How to Read Crypto Charts in 2025 Like a Pro

Summary

In 2025, the crypto market remains volatile due to shifting regulations, emerging technologies, and AI-driven trends. For beginners, understanding crypto charts is crucial for making sense of market fluctuations and developing trading strategies. Crypto price charts—based on open-high-low-close (OHLC) data—display price movements across different periods and are fundamental to technical analysis. The most common chart types include candlestick, bar, and line charts, with advanced versions integrating onchain data like wallet activity and total value locked (TVL).
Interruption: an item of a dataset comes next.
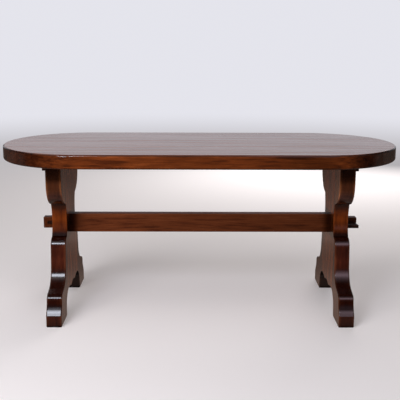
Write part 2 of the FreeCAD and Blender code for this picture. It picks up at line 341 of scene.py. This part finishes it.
def normal_part(tree, axis):
    """How squarely the surface faces along an axis of the object, from 0 to 1."""
    normal = tree.nodes.new("ShaderNodeTexCoord").outputs["Normal"]
    parts = new_node(tree, "ShaderNodeSeparateXYZ", {"Vector": normal})
    return math_node(tree, "ABSOLUTE", parts.outputs[axis])


def on_arris(tree, axis):
    """Where the surface rounds over between facing along an axis and facing across it."""
    square = normal_part(tree, axis)
    return product(tree, remap(tree, square, *arris_rise), falling(tree, square, *arris_fall))


def soft_steps(tree, place, steps):
    """A value that goes smoothly through pairs of place and value."""
    value = steps[0][1]
    for (low, before), (high, after) in zip(steps, steps[1:]):
        step = remap(tree, place, low, high, 0.0, after - before)
        value = math_node(tree, "ADD", value, step)
    return value


def along_axis(tree, axis, steps):
    """A value that goes smoothly through pairs of place on an axis in metres and value."""
    return soft_steps(tree, object_place(tree)[axis], steps)


def distance_from(tree, axis, middle):
    """How far a place is from a plane across an axis, in metres."""
    place = object_place(tree)[axis]
    return math_node(tree, "ABSOLUTE", math_node(tree, "SUBTRACT", place, middle))


def near_side(tree, axis, middle, half):
    """How close a place is to either side of a board, from 0 inside to 1 at the side."""
    return remap(tree, distance_from(tree, axis, middle), half - side_wear_and_highlight_width, half)


def by_tone(tree, tone, stain):
    """Stain colour from dark through middle to light."""
    dark, middle, light = stain
    colour = mix_colour(tree, remap(tree, tone, 0.0, 0.5), dark, middle)
    return mix_colour(tree, remap(tree, tone, 0.5, 1.0), colour, light)


def shade_near_shoulders(tree, centre, shoulder):
    """Painted shade on the stretcher where it meets the trestles, darkest at the shoulders and less dark on
    the tenons, which stay darker than the middle.
    """
    away = distance_from(tree, "X", centre)
    painted_shade = falling(tree, away, shoulder - shoulder_shade_start, shoulder - shoulder_shade_end, shoulder_shade_depth)
    tenon = remap(tree, away, shoulder + tenon_start, shoulder + tenon_end, 0.0, tenon_depth)
    return math_node(tree, "ADD", painted_shade, tenon)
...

Key chart patterns to know are head-and-shoulders, double tops and bottoms, triangles, flags and pennants, and wedges. These patterns signal potential trend reversals or continuations and are shaped by collective market psychology. Many traders prefer logarithmic charts for a clearer view of percentage gains over time. Complementary tools such as volume indicators and trend-following metrics (e.g., RSI) help validate patterns and strengthen analysis. Effective risk management involves combining pattern analysis with indicators and news, risking only small capital amounts, and avoiding FOMO. Common mistakes include trading false breakouts without volume confirmation and overtrading. Backtesting strategies on historical data improves confidence and clarity. Trading in crypto always carries risk; users should research and apply disciplined methods.